— Start of Provided data —
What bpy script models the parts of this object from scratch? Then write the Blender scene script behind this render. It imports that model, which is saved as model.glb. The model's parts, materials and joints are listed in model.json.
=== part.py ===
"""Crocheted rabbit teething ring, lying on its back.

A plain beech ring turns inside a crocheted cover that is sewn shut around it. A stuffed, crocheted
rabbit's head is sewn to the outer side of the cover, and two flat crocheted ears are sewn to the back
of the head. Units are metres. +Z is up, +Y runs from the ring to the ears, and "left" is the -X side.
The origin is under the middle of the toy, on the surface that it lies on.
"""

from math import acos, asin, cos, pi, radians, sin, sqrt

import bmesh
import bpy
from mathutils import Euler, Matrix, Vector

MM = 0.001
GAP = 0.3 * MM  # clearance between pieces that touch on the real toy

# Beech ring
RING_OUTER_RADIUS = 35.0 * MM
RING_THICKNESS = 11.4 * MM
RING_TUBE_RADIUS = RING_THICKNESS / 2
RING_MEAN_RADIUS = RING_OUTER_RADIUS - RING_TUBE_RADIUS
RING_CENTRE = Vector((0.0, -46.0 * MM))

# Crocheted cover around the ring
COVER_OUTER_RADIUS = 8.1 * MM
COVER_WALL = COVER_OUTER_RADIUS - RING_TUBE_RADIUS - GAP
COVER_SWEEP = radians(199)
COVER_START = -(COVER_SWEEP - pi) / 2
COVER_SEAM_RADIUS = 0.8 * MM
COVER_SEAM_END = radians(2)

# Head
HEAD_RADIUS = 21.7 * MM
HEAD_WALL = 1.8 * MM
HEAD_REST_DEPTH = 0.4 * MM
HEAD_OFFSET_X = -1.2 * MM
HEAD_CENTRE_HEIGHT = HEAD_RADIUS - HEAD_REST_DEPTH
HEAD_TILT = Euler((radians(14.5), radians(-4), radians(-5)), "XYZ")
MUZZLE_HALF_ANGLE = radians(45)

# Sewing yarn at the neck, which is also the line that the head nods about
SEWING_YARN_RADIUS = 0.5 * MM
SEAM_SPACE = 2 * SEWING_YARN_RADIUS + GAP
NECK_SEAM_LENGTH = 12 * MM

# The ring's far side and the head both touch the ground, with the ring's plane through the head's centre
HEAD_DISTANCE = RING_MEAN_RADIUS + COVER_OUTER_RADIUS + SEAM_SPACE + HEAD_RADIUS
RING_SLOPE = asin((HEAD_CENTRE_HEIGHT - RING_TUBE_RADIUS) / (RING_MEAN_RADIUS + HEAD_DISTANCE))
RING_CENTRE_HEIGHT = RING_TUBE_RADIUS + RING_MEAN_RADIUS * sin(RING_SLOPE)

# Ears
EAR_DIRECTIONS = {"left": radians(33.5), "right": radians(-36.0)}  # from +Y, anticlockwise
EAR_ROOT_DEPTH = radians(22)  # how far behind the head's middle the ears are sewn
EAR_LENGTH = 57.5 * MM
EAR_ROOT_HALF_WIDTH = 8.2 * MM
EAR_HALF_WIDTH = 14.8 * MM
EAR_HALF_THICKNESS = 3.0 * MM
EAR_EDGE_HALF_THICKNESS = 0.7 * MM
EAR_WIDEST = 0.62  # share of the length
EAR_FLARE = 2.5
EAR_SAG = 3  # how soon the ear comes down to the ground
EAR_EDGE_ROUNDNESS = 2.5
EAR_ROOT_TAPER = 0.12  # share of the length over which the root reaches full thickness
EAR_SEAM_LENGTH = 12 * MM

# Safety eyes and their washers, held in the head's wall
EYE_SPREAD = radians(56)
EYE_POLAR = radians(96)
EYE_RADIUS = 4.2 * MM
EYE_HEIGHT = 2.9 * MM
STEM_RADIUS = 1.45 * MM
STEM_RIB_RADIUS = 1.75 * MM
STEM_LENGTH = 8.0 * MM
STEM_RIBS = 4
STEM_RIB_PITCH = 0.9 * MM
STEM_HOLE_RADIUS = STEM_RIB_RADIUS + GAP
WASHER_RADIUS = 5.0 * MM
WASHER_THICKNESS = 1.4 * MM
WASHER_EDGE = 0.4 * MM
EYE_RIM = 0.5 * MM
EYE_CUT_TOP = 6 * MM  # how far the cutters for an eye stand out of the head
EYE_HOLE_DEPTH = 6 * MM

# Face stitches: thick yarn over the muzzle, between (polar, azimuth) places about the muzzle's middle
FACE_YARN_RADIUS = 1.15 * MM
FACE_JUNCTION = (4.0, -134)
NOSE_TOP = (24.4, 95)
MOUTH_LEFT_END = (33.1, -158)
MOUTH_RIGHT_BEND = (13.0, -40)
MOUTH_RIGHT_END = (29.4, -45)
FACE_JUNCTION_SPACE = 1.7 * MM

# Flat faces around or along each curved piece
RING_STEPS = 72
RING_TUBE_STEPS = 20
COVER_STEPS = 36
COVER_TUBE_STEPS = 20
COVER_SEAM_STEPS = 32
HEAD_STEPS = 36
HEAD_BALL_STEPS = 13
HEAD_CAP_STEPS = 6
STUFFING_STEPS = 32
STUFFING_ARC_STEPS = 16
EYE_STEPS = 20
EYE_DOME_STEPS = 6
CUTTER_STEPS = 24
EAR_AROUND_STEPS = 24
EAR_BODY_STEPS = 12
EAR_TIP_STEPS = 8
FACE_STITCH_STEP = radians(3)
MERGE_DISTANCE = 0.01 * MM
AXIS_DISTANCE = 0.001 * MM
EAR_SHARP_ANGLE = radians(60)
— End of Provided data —
Give the material above again, word for word.

What bpy script models the parts of this object from scratch? Then write the Blender scene script behind this render. It imports that model, which is saved as model.glb. The model's parts, materials and joints are listed in model.json.
=== part.py ===
"""Crocheted rabbit teething ring, lying on its back.

A plain beech ring turns inside a crocheted cover that is sewn shut around it. A stuffed, crocheted
rabbit's head is sewn to the outer side of the cover, and two flat crocheted ears are sewn to the back
of the head. Units are metres. +Z is up, +Y runs from the ring to the ears, and "left" is the -X side.
The origin is under the middle of the toy, on the surface that it lies on.
"""

from math import acos, asin, cos, pi, radians, sin, sqrt

import bmesh
import bpy
from mathutils import Euler, Matrix, Vector

MM = 0.001
GAP = 0.3 * MM  # clearance between pieces that touch on the real toy

# Beech ring
RING_OUTER_RADIUS = 35.0 * MM
RING_THICKNESS = 11.4 * MM
RING_TUBE_RADIUS = RING_THICKNESS / 2
RING_MEAN_RADIUS = RING_OUTER_RADIUS - RING_TUBE_RADIUS
RING_CENTRE = Vector((0.0, -46.0 * MM))

# Crocheted cover around the ring
COVER_OUTER_RADIUS = 8.1 * MM
COVER_WALL = COVER_OUTER_RADIUS - RING_TUBE_RADIUS - GAP
COVER_SWEEP = radians(199)
COVER_START = -(COVER_SWEEP - pi) / 2
COVER_SEAM_RADIUS = 0.8 * MM
COVER_SEAM_END = radians(2)

# Head
HEAD_RADIUS = 21.7 * MM
HEAD_WALL = 1.8 * MM
HEAD_REST_DEPTH = 0.4 * MM
HEAD_OFFSET_X = -1.2 * MM
HEAD_CENTRE_HEIGHT = HEAD_RADIUS - HEAD_REST_DEPTH
HEAD_TILT = Euler((radians(14.5), radians(-4), radians(-5)), "XYZ")
MUZZLE_HALF_ANGLE = radians(45)

# Sewing yarn at the neck, which is also the line that the head nods about
SEWING_YARN_RADIUS = 0.5 * MM
SEAM_SPACE = 2 * SEWING_YARN_RADIUS + GAP
NECK_SEAM_LENGTH = 12 * MM

# The ring's far side and the head both touch the ground, with the ring's plane through the head's centre
HEAD_DISTANCE = RING_MEAN_RADIUS + COVER_OUTER_RADIUS + SEAM_SPACE + HEAD_RADIUS
RING_SLOPE = asin((HEAD_CENTRE_HEIGHT - RING_TUBE_RADIUS) / (RING_MEAN_RADIUS + HEAD_DISTANCE))
RING_CENTRE_HEIGHT = RING_TUBE_RADIUS + RING_MEAN_RADIUS * sin(RING_SLOPE)

# Ears
EAR_DIRECTIONS = {"left": radians(33.5), "right": radians(-36.0)}  # from +Y, anticlockwise
EAR_ROOT_DEPTH = radians(22)  # how far behind the head's middle the ears are sewn
EAR_LENGTH = 57.5 * MM
EAR_ROOT_HALF_WIDTH = 8.2 * MM
EAR_HALF_WIDTH = 14.8 * MM
EAR_HALF_THICKNESS = 3.0 * MM
EAR_EDGE_HALF_THICKNESS = 0.7 * MM
EAR_WIDEST = 0.62  # share of the length
EAR_FLARE = 2.5
EAR_SAG = 3  # how soon the ear comes down to the ground
EAR_EDGE_ROUNDNESS = 2.5
EAR_ROOT_TAPER = 0.12  # share of the length over which the root reaches full thickness
EAR_SEAM_LENGTH = 12 * MM

# Safety eyes and their washers, held in the head's wall
EYE_SPREAD = radians(56)
EYE_POLAR = radians(96)
EYE_RADIUS = 4.2 * MM
EYE_HEIGHT = 2.9 * MM
STEM_RADIUS = 1.45 * MM
STEM_RIB_RADIUS = 1.75 * MM
STEM_LENGTH = 8.0 * MM
STEM_RIBS = 4
STEM_RIB_PITCH = 0.9 * MM
STEM_HOLE_RADIUS = STEM_RIB_RADIUS + GAP
WASHER_RADIUS = 5.0 * MM
WASHER_THICKNESS = 1.4 * MM
WASHER_EDGE = 0.4 * MM
EYE_RIM = 0.5 * MM
EYE_CUT_TOP = 6 * MM  # how far the cutters for an eye stand out of the head
EYE_HOLE_DEPTH = 6 * MM

# Face stitches: thick yarn over the muzzle, between (polar, azimuth) places about the muzzle's middle
FACE_YARN_RADIUS = 1.15 * MM
FACE_JUNCTION = (4.0, -134)
NOSE_TOP = (24.4, 95)
MOUTH_LEFT_END = (33.1, -158)
MOUTH_RIGHT_BEND = (13.0, -40)
MOUTH_RIGHT_END = (29.4, -45)
FACE_JUNCTION_SPACE = 1.7 * MM

# Flat faces around or along each curved piece
RING_STEPS = 72
RING_TUBE_STEPS = 20
COVER_STEPS = 36
COVER_TUBE_STEPS = 20
COVER_SEAM_STEPS = 32
HEAD_STEPS = 36
HEAD_BALL_STEPS = 13
HEAD_CAP_STEPS = 6
STUFFING_STEPS = 32
STUFFING_ARC_STEPS = 16
EYE_STEPS = 20
EYE_DOME_STEPS = 6
CUTTER_STEPS = 24
EAR_AROUND_STEPS = 24
EAR_BODY_STEPS = 12
EAR_TIP_STEPS = 8
FACE_STITCH_STEP = radians(3)
MERGE_DISTANCE = 0.01 * MM
AXIS_DISTANCE = 0.001 * MM
EAR_SHARP_ANGLE = radians(60)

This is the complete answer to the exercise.